Everything to put into the deck should be lying around the house, so I’m ready to go.  Here’s the list I came up with:


The deck wins by protecting itself with lifegain, generating enough time to let our Shirefolk get into those dungeons.  Then we’ll generate lots of advantage, from life totals to card draw to buffing up the creatures. That’s not to mention what we could get out of those Ring temptations.  We could get an Aetherflux Reservoir kill, but as I mention above, that’s less the purpose of the card than the lifegain is. 

Going Infinite

We can get infinite life with Ratadrabik of Urborg, Boromir, Warden of the Tower, and Soul Warden, Auriok Champion, or Suture Priest.  With Ratadrabik and Boromir both on the battlefield, they generate the loop in the following fashion:

  • Activate Boromir by sacrificing it.
  • When Boromir dies, Ratadrabik triggers, creating a nonlegendary token copy of Boromir that is a 2/2 Zombie in addition to its other types.
  • Resolve the Boromir ability from step 1, causing the Ring to tempt you, and for the Boromir token to become your Ring-bearer, thus making it legendary.
  • Repeat.

This will give us infinite enters- and leaves-the-battlefield triggers, as well as infinite death triggers and sacrifice triggers.  We could set the deck up to kill this way with a card like Blood Artist, but that’s less interesting than getting the security of the life total and trying to win with a deck that’s not really focused on winning.  I suppose there’s one on the flip side of Pious Evangel, Wayward Disciple.  We might consider Gray Merchant of Asphodel as a win condition.  It likely will be if it’s part of the flip, but I’d say that it’s okay given all the work we’ve had to get there. 

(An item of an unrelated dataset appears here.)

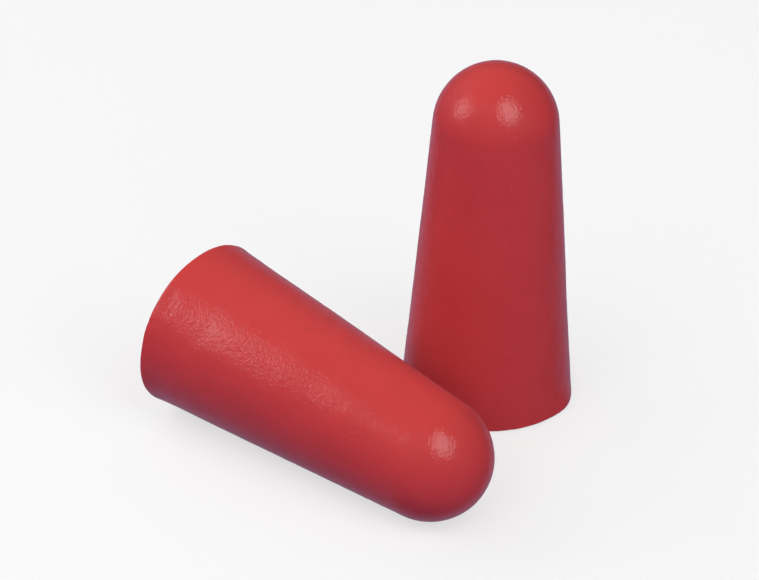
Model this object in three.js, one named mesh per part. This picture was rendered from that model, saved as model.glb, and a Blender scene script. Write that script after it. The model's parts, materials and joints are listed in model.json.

This deck will be loads of fun to play.  It’ll have to react to the battlefield state while trying to set up the eventual end state of the game.  It’ll have to face the reality of being in trouble against go-wide decks. All in all, it’s going to want to tell the story of a few plucky Hobbits and their friends creeping through the dungeons.  I’m ready to get my ten-foot rope!